# [Written request]
Show all lines holding "body".

# [Stored data]
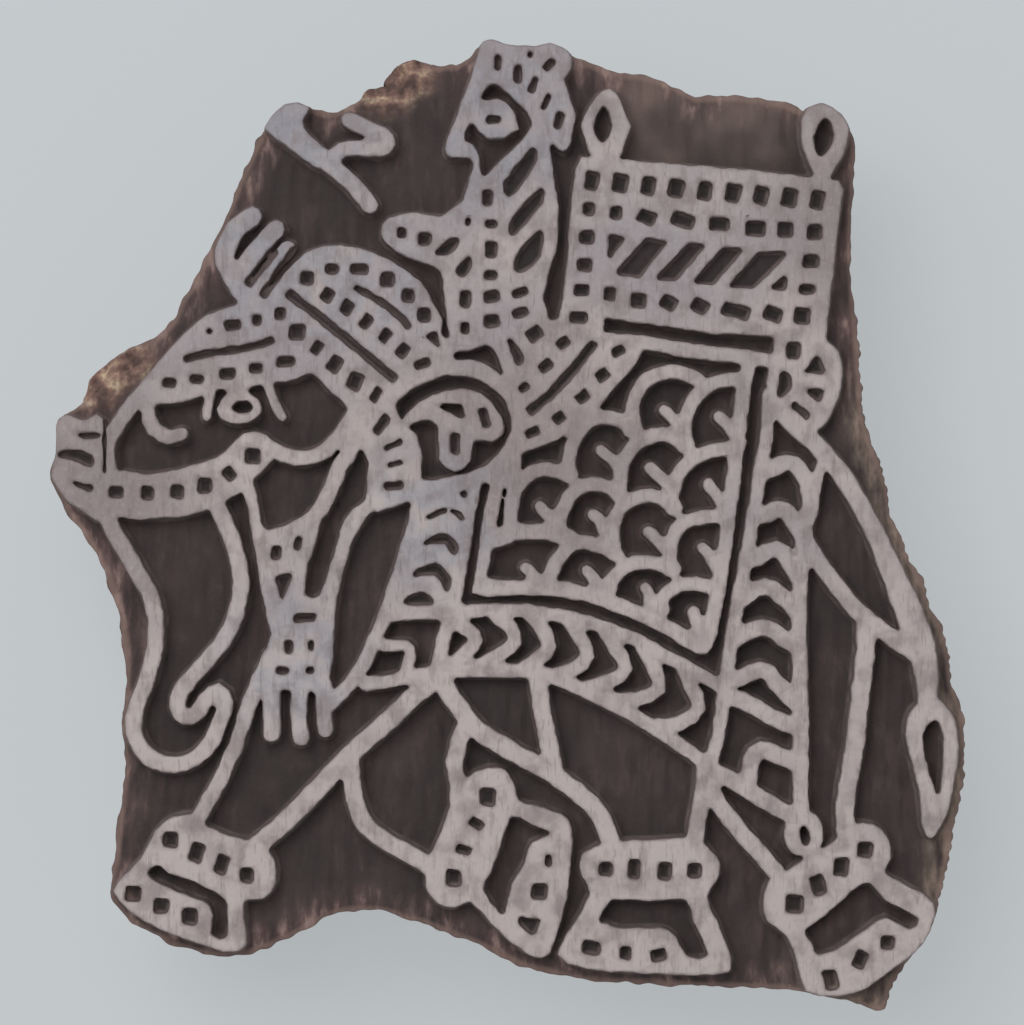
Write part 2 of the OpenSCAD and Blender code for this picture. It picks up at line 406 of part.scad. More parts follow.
// Hanging tassel with three strands
module tassel() {
    difference() {
        patch([[-53.2, 8], [-51.5, 3], [-50.6, -4], [-49.3, -11], [-48.2, -17], [-47, -22],
            [-48.5, -27], [-50.5, -32.5], [-47.5, -32], [-46, -33.2], [-40, -33],
            [-37, -34], [-35.2, -31], [-34.5, -24], [-34, -17], [-33, -11], [-31, -4],
            [-27.6, 1.6], [-25.6, 3.8], [-28.6, 4.4], [-32.3, 1], [-33.8, -4], [-36, -11], [-37.4, -14.3],
            [-40.3, -14.3], [-39.6, -8], [-37.3, -1], [-37, 3.5], [-40.5, 0.5],
            [-47.5, -1.8], [-49.3, 3], [-50.7, 9]]);
    }
    line([[-46.9, -32], [-46.9, -37], [-46.9, -42]], 1.2);
    line([[-41.2, -32], [-41.4, -38], [-41, -43]], 1.1);
    line([[-36.4, -32], [-36.5, -37], [-36.2, -41.3]], 1.08);
}
module tassel_cells() {
    dots([[-46, -5.7, 2.1, 3], [-41.6, -3.9, 1.6, 3.2, -10], [-43.5, -24.7, 1.9, 2.8],
        [-39, -24.4, 1.4, 2.3], [-44.6, -29.4, 2.8, 1.7], [-39.3, -29.3, 2, 1.7]]);
    polygon([[-46.3, -10.5], [-42.6, -9.6], [-43.1, -11.6], [-44.9, -16]]);
    polygon([[-42.2, -18], [-37.8, -17.8], [-38, -19.6], [-42.7, -19.8]]);
}

// Legs, and the tail with its tuft
module legs() {
    line([[-47.2, -26.4], [-49.3, -31], [-51.6, -36.5], [-53.9, -44], [-57.1, -51], [-61.5, -59]], 1);
    line([[-14, -31], [-19, -35], [-24, -39.8], [-31, -46], [-38, -53.3], [-44, -59.5],
        [-50, -64.5]], 1.3);
    line([[-31, -46], [-31, -51], [-30, -56], [-28, -60.4], [-23, -64.2], [-18, -66.8],
        [-13, -70]], 1.2);
    line([[-13.5, -30], [-11, -34.5], [-8.3, -38.2], [-5, -41.8], [2, -46], [9, -49.8],
        [14.5, -53.8], [18.8, -58.2], [21.2, -64]], 1.25);
    line([[-7.5, -39.5], [-9.4, -43.5], [-10.3, -48], [-9.6, -52]], 1.15);
    line([[6.2, -30], [7, -36], [8.2, -42], [9.6, -49.5]], 1.2);
    line([[39.5, -47.5], [39.6, -51], [39, -56], [38.2, -60], [38, -64]], 1.1);
    line([[40, -50], [42.5, -56], [46, -60.5], [50, -65], [54, -69.5]], 1.15);
    line([[59.8, -3], [62.5, -7.5], [66, -12.3], [69.5, -16.6], [73, -19.7],
        [77, -22.6], [82, -26]], 1.15);
    line([[72, -19.5], [72, -25], [71.3, -31], [70.5, -38], [69.8, -45], [68.4, -52],
        [67.8, -58], [68, -62]], 1.25);
    line([[53.5, 24], [58, 19.5], [62, 16], [65, 12.5], [68.5, 8], [71.3, 3],
        [74, -2], [76, -7.5], [78, -13], [80, -18.5], [82.5, -25], [84, -32], [84.5, -38]], 1.25);
    patch([[58, 20.5], [54, 24], [52, 28], [53.5, 34], [55, 40], [63.8, 42], [64, 37],
        [66.5, 34.5], [67.4, 30], [66.7, 25.5], [64.8, 21.5], [62, 18.4]]);
    patch([[73.4, 2.4], [76.6, -3], [79.5, -9], [82.5, -15], [85.5, -22.5], [86.3, -29],
        [86.2, -35], [83, -34], [80.5, -22], [76, -9], [72, 0]]);
    difference() {
        patch([[82.5, -36], [80.7, -38], [80, -42], [81.3, -48], [82.7, -54],
            [83.3, -60], [84.8, -63], [87, -60.5], [89, -55.5], [90.3, -48],
            [90.4, -42], [88.8, -37.5], [85.5, -34.5]]);
        patch([[85, -39.2], [83.4, -42.5], [84.2, -48], [86.5, -55], [87.5, -48.5],
            [87.6, -43], [86.6, -39.8]]);
    }
}
module leg_cells() {
    dots([[57.5, 34.6, 3, 3.6]]);
    polygon([[59.2, 30.1], [64.2, 30], [62.4, 34.2]]);
    polygon([[59.2, 27.4], [63.9, 26.9], [62.8, 24]]);
    slit([[57.2, 24], [60.6, 21.4]], 1.5);
    patch([[55.3, 30.9], [57.2, 29.2], [56.7, 26.5], [54.4, 25.1], [54.5, 28]]);
}

// Four feet, each an anklet with four cells over a hoof with three
module foot1() {
    patch([[-62, -58], [-67, -58.7], [-70.4, -61.8], [-72.8, -66.5], [-76, -70],
        [-78.5, -73.5], [-75, -77.5], [-70.5, -80.5], [-64, -83.2], [-59, -84.8], [-54.5, -85.8],
        [-52, -84], [-52.2, -80], [-52.3, -75.4], [-48.5, -75], [-46, -71.5],
        [-46.3, -67.5], [-48.3, -64.5], [-51.5, -63.4], [-55, -62.5], [-60, -60.4]]);
}
module slot1() {
    patch([[-72, -70], [-69.6, -68.2], [-67.5, -69.9], [-62, -71.8], [-57.5, -74.2],
        [-55.9, -76], [-55.9, -82.8], [-59.2, -82.2], [-58.6, -78.4], [-60.5, -75.4],
        [-65, -74], [-68.5, -72.3]]);
}
module foot2() {
    patch([[-11.2, -50], [-8, -51.2], [-6.2, -49.6], [-3.5, -48.6], [-0.5, -49.2],
        [1.6, -51.8], [2.3, -55.3], [6, -56.3], [11, -58.1], [13.2, -61], [13, -67],
        [12.4, -74], [10.5, -81], [8.6, -86], [5.5, -86.6], [1.6, -84.2], [-3, -80],
        [-7, -75.6], [-10.5, -77], [-13.8, -75.9], [-16, -72.4], [-15.6, -67.5],
        [-13.4, -62.5], [-11.2, -56.5]]);
}
module slot2() {
    patch([[0.9, -58.5], [5, -60.2], [9.5, -62.1], [5, -63.6], [3.9, -67.5], [1.2, -72],
        [0.2, -76], [-0.8, -78.2], [-4.4, -73.2], [-3.2, -70], [-0.8, -64]]);
}
module foot3() {
    patch([[21, -63.6], [30, -63.2], [38, -63], [42, -66.5], [42.8, -70], [40.2, -74.6],
        [42.3, -79.5], [44.2, -84.5], [44.8, -89.6], [36, -90.2], [26, -89.8], [16, -89],
        [10.4, -86.2], [13, -81], [16.8, -74], [15, -70.2], [15.5, -66]]);
}
module slot3() {
    patch([[21, -75.3], [28, -75.5], [36.2, -75.3], [37.5, -79.6], [40.6, -86.4],
        [36, -86.6], [34, -82.6], [30.6, -80.8], [23, -81], [20, -79.8], [18.6, -79.5]]);
}
module foot4() {
    patch([[69, -60.2], [73.5, -60.1], [76.3, -62.8], [77.1, -66.8], [75.8, -69.8],
        [80, -72.2], [85.6, -76], [85, -81], [82, -85.6], [77, -89.4], [72, -93],
        [66.5, -94.5], [60, -93.4], [58.2, -87.5], [56, -82.2], [52.4, -79.6],
        [51.4, -76], [52.8, -71.2], [56.5, -69.3], [61, -66.2], [64.8, -64.2]]);
}
module slot4() {
    patch([[59.8, -81.4], [64, -78.2], [69, -73.7], [72.8, -71.8], [76, -75.4],
        [82.6, -78.8], [80.8, -81.2], [76, -78.7], [72, -81.2], [66.2, -85.2],
        [62.2, -86.3], [61.2, -84]]);
}
module foot_cells() {
    dots([[-67.1, -63.3, 3.2, 3.4], [-61.9, -65.8, 3, 4.2, -15], [-56.9, -68.2, 2.9, 4.2, -15],
        [-51.9, -70.3, 2.9, 3.4], [-74.6, -74, 3.6, 3.6], [-69, -76.5, 3.2, 3.1],
        [-63.3, -78.6, 3.4, 3.6], [-3.6, -54.7, 3.3, 3.8], [-6, -60, 3.3, 2.2, -30],
        [-8.5, -65.2, 3.6, 2, -15], [-10.4, -70.8, 3.2, 3.6], [20, -69.1, 2.9, 3.1],
        [25.7, -69.1, 2.6, 4.3], [31.8, -69.6, 2.9, 3.8], [37.7, -69.4, 2.9, 3.2],
        [17.1, -84.8, 4, 3, -5], [23.9, -85.9, 2.6, 3.1], [30.6, -86.2, 3.4, 2.8, 15],
        [71.8, -65.2, 3.4, 3.4], [67, -68.7, 3.3, 4], [62.5, -72.3, 3.2, 4.5, 20],
        [57.8, -76.1, 3.8, 4], [76.4, -83.8, 3, 2.9], [71, -87.2, 2.9, 3.8, -20],
        [65, -91.2, 3, 4.4, 15], [6.7, -73.6, 3.4, 3.4], [8.5, -67.4, 1.6, 2.6]]);
    polygon([[2.6, -78.4], [7, -79.1], [6.1, -82], [4.9, -82.4], [2.5, -79.8]]);
}

// All that prints, with its cells still filled
module picture() {
    difference() {
        union() {
            head();
            jaw();
            trunk();
            goad();
            rider();
            howdah();
            cloth();
            straps();
            tassel();
            legs();
            foot1();
            foot2();
            foot3();
            foot4();
        }
        slot1();
        slot2();
        slot3();
        slot4();
        slit([[-3.9, 8.2], [-4.9, 4], [-6, -3], [-7.6, -13], [-8.3, -16]], 1.6);
    }
}
// Puts a drawing on the block, and drops slivers that are too thin to carve
module place() {
    offset(delta = 0.1 + eps) offset(delta = -0.1)
        scale([k, k, k]) translate(-mid) children();
}
// Straight-walled solid from a level upwards
module raise(z, h) { translate([0, 0, z]) linear_extrude(h) place() children(); }

// Nail along Z, from its head up to its point
module nail_shape(gap) {
    len_all = shoulder_h - head_sink + nail_grip;
    rotate_extrude($fn = 24)
        polygon([[0, 0], [nail_head_d / 2 + gap, 0], [nail_head_d / 2 + gap, nail_head_t],
            [nail_d / 2 + gap, nail_head_t], [nail_d / 2 + gap, len_all - nail_tip],
            [0, len_all]]);
}
module nail(sx, sy) {
    color("DimGray")
        translate([sx * nail_x, sy * nail_pitch / 2, z_shoulder + head_sink])
            nail_shape(0);
}
module nail_bores() {
    for (sx = [-1, 1], sy = [-1, 1])
        translate([sx * nail_x, sy * nail_pitch / 2, z_shoulder]) {
            translate([0, 0, -1])
                cylinder(h = 1 + head_sink + nail_head_t, d = nail_head_d + 2 * fit, $fn = 24);
            cylinder(h = shoulder_h + nail_grip + 0.3, d = nail_d + 2 * fit, $fn = 24);
        }
}

// Block with the outline of the picture raised, then its inner ground cut out
module carved_block() {
    color("RosyBrown")
        difference() {
            union() {
                translate([0, 0, z_back])
                    linear_extrude(z_ground - z_back)
                        scale([k, k, k]) translate(-mid) polygon(rim);
                raise(z_ground - 1, ground_depth + 1)
                    fill() intersection() {
                        picture();
                        polygon(rim);
                    }
            }
            raise(z_ground, ground_depth + 1)
                difference() {
                    fill() picture();
                    picture();
                }
            raise(z_face - cell_depth, cell_depth + 1) head_cells();
            raise(z_face - cell_depth, cell_depth + 1) jaw_cells();
            raise(z_face - cell_depth, cell_depth + 1) rider_cells();
            raise(z_face - cell_depth, cell_depth + 1) howdah_cells();
            raise(z_face - cell_depth, cell_depth + 1) strap_cells();
            raise(z_face - cell_depth, cell_depth + 1) tassel_cells();
            raise(z_face - cell_depth, cell_depth + 1) leg_cells();
            raise(z_face - cell_depth, cell_depth + 1) foot_cells();
            nail_bores();
        }
}

// Handle: a bar seen from the side, cut down to the rounded grip seen from its end
module handle() {
    half = handle_l / 2;
    in = half - shoulder_l;
    side = handle_w / 2;
    color("SaddleBrown")
        difference() {
            intersection() {
                rotate([90, 0, 0])
                    linear_extrude(handle_w + 2, center = true)
                        polygon([[-half, handle_h], [-half, z_shoulder], [-in, z_shoulder],
                            [lean - in, 0], [in - lean, 0], [in, z_shoulder],
                            [half, z_shoulder], [half, handle_h]]);
                rotate([90, 0, 90])
                    linear_extrude(handle_l + 2, center = true)
                        polygon([[-side, handle_h], [-side, 8], [2 - side, 3], [6 - side, 0],
                            [side - 6, 0], [side - 2, 3], [side, 8], [side, handle_h]]);
            }
            rotate([90, 0, 0])
                linear_extrude(handle_w + 4, center = true)
                    finger_gap();
            nail_bores();
        }
}
// Opening for the fingers, seen from the side, with rounded lower corners
module finger_gap() {
    r = 7;
    polygon(concat(
        [[gap_l / 2, handle_h + 1], [-gap_l / 2, handle_h + 1]],
        [for (a = [180 : 15 : 270]) [-gap_l / 2 + r + r * cos(a), grip_t + r + r * sin(a)]],
        [for (a = [270 : 15 : 360]) [gap_l / 2 - r + r * cos(a), grip_t + r + r * sin(a)]]));
}

module nail_left_front() { nail(-1, -1); }
module nail_left_back() { nail(-1, 1); }
module nail_right_front() { nail(1, -1); }
module nail_right_back() { nail(1, 1); }

carved_block();
handle();
nail_left_front();
nail_left_back();
nail_right_front();
nail_right_back();
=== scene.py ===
# %% [markdown]
# A carved block for printing cloth
#
# The block lies on its handle with the printing face up. It is one thick piece of hardwood.
# The picture stands 5 mm above a gouged ground, and years of colour have left a pale, chalky
# skin on the tops of the lines. A wooden handle is nailed to the back.
#
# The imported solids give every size, so loading them comes first. This lesson then dresses them:
# the block's mesh gets worn edges, leaning walls, a gouged ground and chopped sides, the handle
# gets the roundness that a hand gives it, and the nails get hammered heads.

import json
import math

import bmesh
import bpy
import numpy as np
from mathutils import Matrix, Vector, kdtree, noise

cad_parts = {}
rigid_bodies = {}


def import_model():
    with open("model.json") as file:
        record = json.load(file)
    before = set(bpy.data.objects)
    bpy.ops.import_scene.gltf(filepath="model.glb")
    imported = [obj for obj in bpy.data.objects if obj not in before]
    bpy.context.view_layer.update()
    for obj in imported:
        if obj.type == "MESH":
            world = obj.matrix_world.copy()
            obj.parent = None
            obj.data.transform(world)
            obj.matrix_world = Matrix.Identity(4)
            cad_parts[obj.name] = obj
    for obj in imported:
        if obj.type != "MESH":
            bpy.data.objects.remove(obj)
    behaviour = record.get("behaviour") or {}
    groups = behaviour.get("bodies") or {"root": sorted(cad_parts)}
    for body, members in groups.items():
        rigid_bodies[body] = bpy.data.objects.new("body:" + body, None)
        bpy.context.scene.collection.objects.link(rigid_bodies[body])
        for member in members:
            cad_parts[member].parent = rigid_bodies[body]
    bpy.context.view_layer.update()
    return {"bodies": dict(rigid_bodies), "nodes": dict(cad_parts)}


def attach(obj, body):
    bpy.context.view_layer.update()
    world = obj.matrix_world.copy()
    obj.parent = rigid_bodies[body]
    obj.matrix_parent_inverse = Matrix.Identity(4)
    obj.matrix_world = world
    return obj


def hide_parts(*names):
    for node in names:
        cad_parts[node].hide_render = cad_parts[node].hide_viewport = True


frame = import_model()
print("nodes:", ", ".join(sorted(frame["nodes"])))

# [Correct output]
    for body, members in groups.items():
        rigid_bodies[body] = bpy.data.objects.new("body:" + body, None)
        bpy.context.scene.collection.objects.link(rigid_bodies[body])
            cad_parts[member].parent = rigid_bodies[body]
def attach(obj, body):
    obj.parent = rigid_bodies[body]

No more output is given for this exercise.